A formal proposal provides legal protection from creditors. Unlike bankruptcy, a consumer proposal generally allows individuals to retain their assets, such as a home or vehicle. This process serves as a less severe alternative to bankruptcy, offering a path to financial stability. Payments are fixed and spread over a predetermined period, usually up to five years.
Despite these benefits, several considerations are important. A formal proposal will negatively impact an individual’s credit rating, and its existence is a matter of public record. Once accepted, the terms of the proposal are legally binding on both the debtor and creditors.
Missing payments can lead to the annulment of the proposal, reinstating the original debts and any associated interest and penalties. Secured debts, like mortgages or car loans, are generally not included in such proposals. Co-signers on debts remain liable for the full amount if the primary debtor’s portion is reduced.
For individuals in the United States facing unmanageable debt, several alternatives to a formal consumer proposal exist.
A debt consolidation loan involves taking out a new loan, often with a lower interest rate, to pay off multiple existing unsecured debts, simplifying payments into a single monthly installment. This option typically requires a favorable credit history.
Credit counseling can lead to a Debt Management Plan (DMP). Under a DMP, a credit counseling agency negotiates with creditors to lower interest rates or waive fees. The individual makes one monthly payment to the agency, which then distributes funds to creditors. DMPs aim for full repayment of the original debt, providing structure and reducing overall costs.

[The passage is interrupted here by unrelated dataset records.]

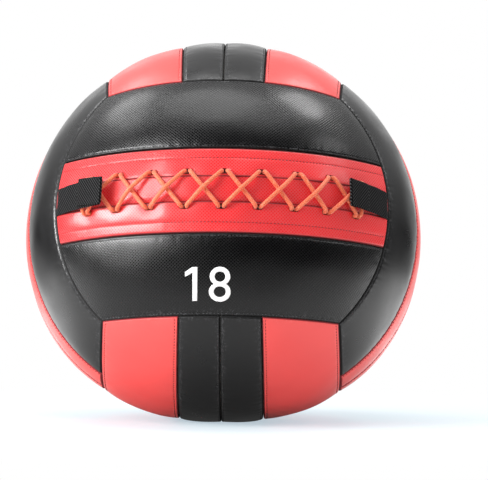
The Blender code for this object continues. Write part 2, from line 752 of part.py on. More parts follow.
def tab_hinge(side, turn):
    """World matrix of a tab's hinge: X along the tab, Y along the seam, Z outwards."""
    end = edge_cut(SIDE_EDGE_SEAM)
    radius = 1 - hinge_depth() / BALL_RADIUS
    reach = end_angle(BAND_MIDDLE, end, radius)
    direction = face_direction("front", BAND_MIDDLE, side * reach, radius)
    root = ball_point(direction, hinge_depth())
    outwards = LEAN_BACK @ direction.normalized()
    seam = LEAN_BACK @ FACE_AXES["front"][1]
    seam = (seam - seam.dot(outwards) * outwards).normalized() * -side
    seam.rotate(Matrix.Rotation(turn * -side, 3, outwards))
    inwards = seam.cross(outwards)
    axes = Matrix((inwards, seam, outwards)).transposed().to_4x4()
    return Matrix.Translation(BALL_CENTRE + root) @ axes


def mitre(line, index):
    """Direction square to a line at one of its points, long enough to keep the wall's thickness."""
    steps = [after - before for before, after in zip(line, line[1:])]
    normals = [Vector((-step.y, step.x)).normalized() for step in steps[max(index - 1, 0) : index + 1]]
    square = sum(normals, Vector((0, 0))).normalized()
    return square / square.dot(normals[0])


def make_tab(name, finish, hinge, line):
    """One tab, drawn in its hinge's frame with the seam along Y."""
    mesh = unit_slab(len(line) - 1, 1)
    for vertex in mesh.verts:
        index = round((vertex.co.x + 1 / 2) * (len(line) - 1))
        place = line[index] + mitre(line, index) * TAB_THICKNESS * (1 / 2 + vertex.co.z)
        vertex.co = (place.x, vertex.co.y * TAB_WIDTH, place.y)
    return make_object(name, mesh, finish, hinge)


def make_tabs(finishes):
    """Both tabs, each on an empty at its hinge."""
    tabs = (
        ("left_tab", -1, LEFT_TAB_TURN, LEFT_TAB_LENGTH, LEFT_TAB_TURNED_BACK),
        ("right_tab", 1, RIGHT_TAB_TURN, RIGHT_TAB_LENGTH, RIGHT_TAB_TURNED_BACK),
    )
    for name, side, turn, length, turned_back in tabs:
        hinge = make_empty(f"{name}_hinge", tab_hinge(side, turn))
        make_tab(name, finishes["webbing"], hinge, tab_line(length, turned_back))


def make_finishes():
    """The ball's materials."""
    return {
        "red_vinyl": make_material("red_vinyl", (0.78, 0.04, 0.05), 0.42),
        "black_vinyl": make_material("black_vinyl", (0.012, 0.012, 0.014), 0.40),
        "webbing": make_material("webbing", (0.015, 0.015, 0.016), 0.85),
        "lace": make_material("lace", (0.88, 0.18, 0.06), 0.60),
        "canvas": make_material("canvas", (0.55, 0.50, 0.42), 0.90),
        "fibre": make_material("fibre", (0.75, 0.73, 0.68), 0.95),
        "bag_cloth": make_material("bag_cloth", (0.30, 0.32, 0.36), 0.85),
        "iron_sand": make_material("iron_sand", (0.12, 0.11, 0.10), 0.60, 0.7),
        "tie_cord": make_material("tie_cord", (0.70, 0.68, 0.60), 0.80),
    }


def main():
    """Build the whole ball."""
    clear_scene()
    finishes = make_finishes()
    centre = make_empty("ball_centre", Matrix.Translation(BALL_CENTRE))
    make_plain_faces(finishes, centre)
    make_front_strips(finishes, centre)
    inner_depth = make_band(finishes, centre)
    make_lace(finishes, centre, inner_depth)
    make_tabs(finishes)
    make_liner(finishes, centre)
    make_fill(finishes, centre)
    make_weight(finishes, centre)


main()
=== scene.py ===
"""Looks of a wall ball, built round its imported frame.

The skin is made panel by panel as padded vinyl with rolled seams and rows of stitches. The middle band
has two flaps that a braided lace draws together over a tongue, and a webbing tab at each end. Inside
are the canvas liner, the fibre fill and the bag of iron sand.

Lengths are in metres, +Z is up, and the ball stands on its flat foot at the origin. The laced face
looks along -Y and leans back a little.
"""

import logging
import math
from collections.abc import Callable, Sequence
from dataclasses import dataclass, field
from enum import Enum

import bmesh
import bpy
import numpy as np
from mathutils import Matrix, Vector

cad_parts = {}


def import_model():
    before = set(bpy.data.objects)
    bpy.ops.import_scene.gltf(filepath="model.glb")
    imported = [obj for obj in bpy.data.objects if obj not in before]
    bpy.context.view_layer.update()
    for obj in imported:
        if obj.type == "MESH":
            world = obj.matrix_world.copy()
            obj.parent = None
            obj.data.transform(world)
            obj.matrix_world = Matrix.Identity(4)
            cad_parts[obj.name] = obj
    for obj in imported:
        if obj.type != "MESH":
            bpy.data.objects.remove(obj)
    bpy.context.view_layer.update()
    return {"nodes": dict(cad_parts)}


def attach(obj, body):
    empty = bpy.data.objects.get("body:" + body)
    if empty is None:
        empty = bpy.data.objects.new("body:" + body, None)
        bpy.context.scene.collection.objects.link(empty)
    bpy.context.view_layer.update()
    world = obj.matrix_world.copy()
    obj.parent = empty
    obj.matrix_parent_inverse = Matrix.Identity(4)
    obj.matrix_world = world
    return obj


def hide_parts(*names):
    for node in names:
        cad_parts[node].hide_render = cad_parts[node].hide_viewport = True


Array = np.ndarray
Piece = bpy.types.Object
Socket = bpy.types.NodeSocket
Material = bpy.types.Material
Colour = tuple[float, float, float]
Faces = list[tuple[int, ...]]
Inputs = dict[str | int, object]
CutLine = tuple[Array | float, Array | float]

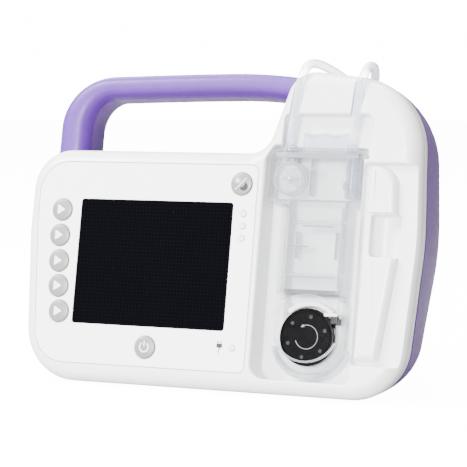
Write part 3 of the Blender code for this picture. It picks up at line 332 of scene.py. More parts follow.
BLACK = moulded("black_acetal", (0.0012, 0.0012, 0.0016), 0.30, grain=0.4, depth=0.010, mottle=0.08,
                Specular_IOR_Level=0.05)
BLACK_SATIN = moulded("black_satin", (0.004, 0.004, 0.005), 0.5, grain=0.3, depth=0.015, mottle=0.08,
                      Specular_IOR_Level=0.3)
PIN_WHITE = moulded("pin_white", (0.72, 0.72, 0.74), 0.3, grain=0.3, depth=0.004, mottle=0.03)
RUBBER = moulded("dark_rubber", (0.010, 0.010, 0.011), 0.78, grain=0.25, depth=0.03, mottle=0.10)
STEEL = metal("turned_steel", (0.62, 0.62, 0.64), 0.30)
ALUMINIUM = metal("pressed_sheet", (0.66, 0.67, 0.69), 0.36, (500.0, 60.0, 60.0))
BOARD = circuit_board()
CELLS = moulded("battery_wrap", (0.06, 0.12, 0.34), 0.35, grain=2.0, depth=0.03, mottle=0.12,
                Coat_Weight=0.3)
CLEAR = clear("clear_moulding", (0.66, 0.69, 0.74), 0.08, 0.02, 0.55, Coat_Weight=0.6, Coat_Roughness=0.04)
APRON = clear("clear_apron", (0.50, 0.53, 0.58), 0.08, 0.0, 0.5)
CLEAR_RIB = clear("clear_rib", (0.74, 0.77, 0.82), 0.10, 0.14, 0.80, Coat_Weight=0.6, Coat_Roughness=0.05)
CLEAR_BLUE = clear("clear_fitting", (0.50, 0.55, 0.68), 0.10, 0.22, 0.80, Coat_Weight=0.6,
                   Coat_Roughness=0.05)
TUBING = clear("clear_tubing", (0.68, 0.73, 0.86), 0.14, 0.26, 0.92, ripple=9.0, Coat_Weight=0.4,
               Coat_Roughness=0.1)
SILICONE = clear("silicone_tubing", (0.70, 0.72, 0.76), 0.26, 0.40, 0.92, ripple=5.0)
FITTING = moulded("purple_fitting", (0.09, 0.03, 0.24), 0.28, grain=0.5, depth=0.006, mottle=0.03,
                  Coat_Weight=0.3)


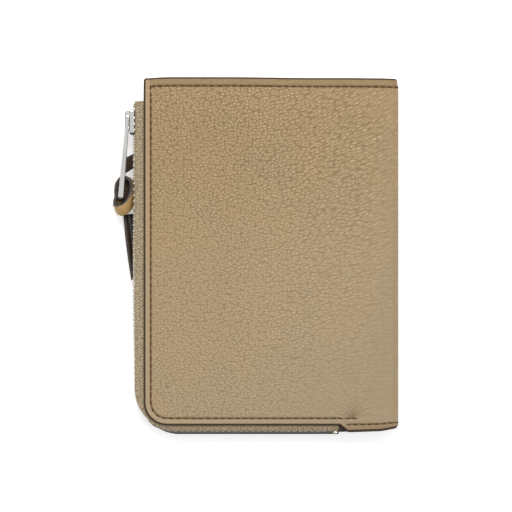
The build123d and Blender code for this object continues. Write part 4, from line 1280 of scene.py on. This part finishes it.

Personal bankruptcy, specifically Chapter 7 or Chapter 13, represents a more comprehensive legal process. Chapter 7 typically liquidates non-exempt assets and discharges most unsecured debts. Chapter 13 involves a court-approved repayment plan over three to five years, allowing individuals to retain assets. Both have significant, long-term impacts on credit.
Informal negotiation with creditors involves individuals directly contacting their creditors to arrange modified payment plans or partial settlements. This approach offers no legal protection from collection efforts.